UNE DES « MERVEILLEUSES » DE LA REVOLUTION, LAURE GUESNON DE BONNEUIL était d'une grande beauté : son portrait par son ami le peintre Gérard en garde un témoignage éclatant. Dans son Histoire des salons de Paris, la duchesse d'Abrantès qui était liée avec Laure, écrit que « c'est une femme qu'on recherche, qui plaît et qu'on aime quand on la connaît ». De fait, Laure, qui tint un salon couru sous le Consulat et l'Empire, eut une vie sentimentale d'abord très agitée. Née Augustine-Françoise-Éléonore, mais dite Laure, elle était la fille de Nicolas Guesnon de Bonneuil, maître d'hôtel de la comtesse d'Artois et premier valet de chambre de Monsieur, comte de Provence, et de Michelle de Sentuary, créole dont la beauté ravageuse fit la gloire des salons parisiens à la fin de l'Ancien Régime, collectionna les amants, fut une des « berceuses » du financier Beaujon, et fut aimée du poète André Chénier qui la chanta sous le nom de Camille. Amie de la peintre Vigée-Lebrun, Michelle Sentuary joua un rôle dans les tentatives d'évasion de Louis XVI et de Marie-Antoinette, et oeuvra comme agent royaliste en Europe sous la Révolution et l'Empire. De son coté, Laure avait épousé un bonapartiste convaincu et demeura elle-même fidèle à l'Empire malgré l'aversion que Napoléon Ier manifesta à son égard : inquiétée sous la Restauration, elle fut tirée d'affaire par sa mère qui avait du crédit à la Cour de Louis XVIII.

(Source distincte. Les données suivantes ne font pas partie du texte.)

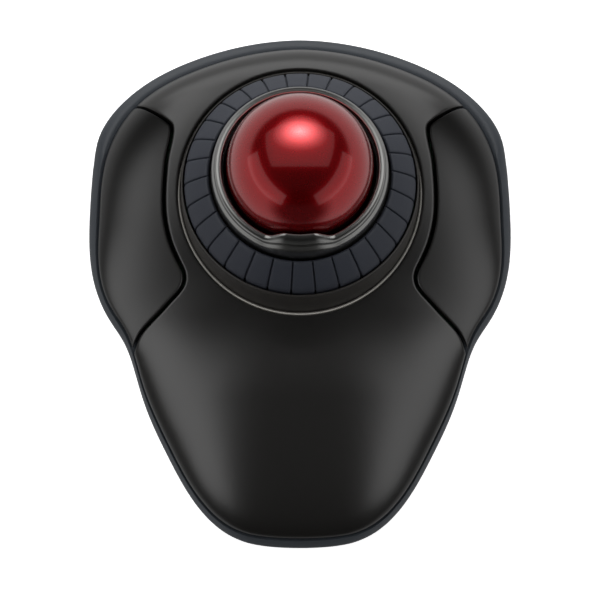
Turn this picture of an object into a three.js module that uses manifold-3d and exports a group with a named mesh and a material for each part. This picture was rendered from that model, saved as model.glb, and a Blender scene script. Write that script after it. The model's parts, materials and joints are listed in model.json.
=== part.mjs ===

REGNAUD DE SAINT-JEAN-D'ANGÉLY (Michel-Louis-Étienne). Ensemble de 2 lettres autographes. États-Unis, 1815 et 1816.

INTERESSANTES LETTRES EVOQUANT EGALEMENT LE SEJOUR DE JOSEPH BONAPARTE EN AMERIQUE. De 1815 à 1832, celui-ci vécut près de Philadelphie sous le nom de comte de Survilliers, entretenant de bonnes relations avec les autorités américaines. Sa propriété de Point Breeze, dans le New Jersey, devint le point de ralliement des bonapartistes aux États-Unis.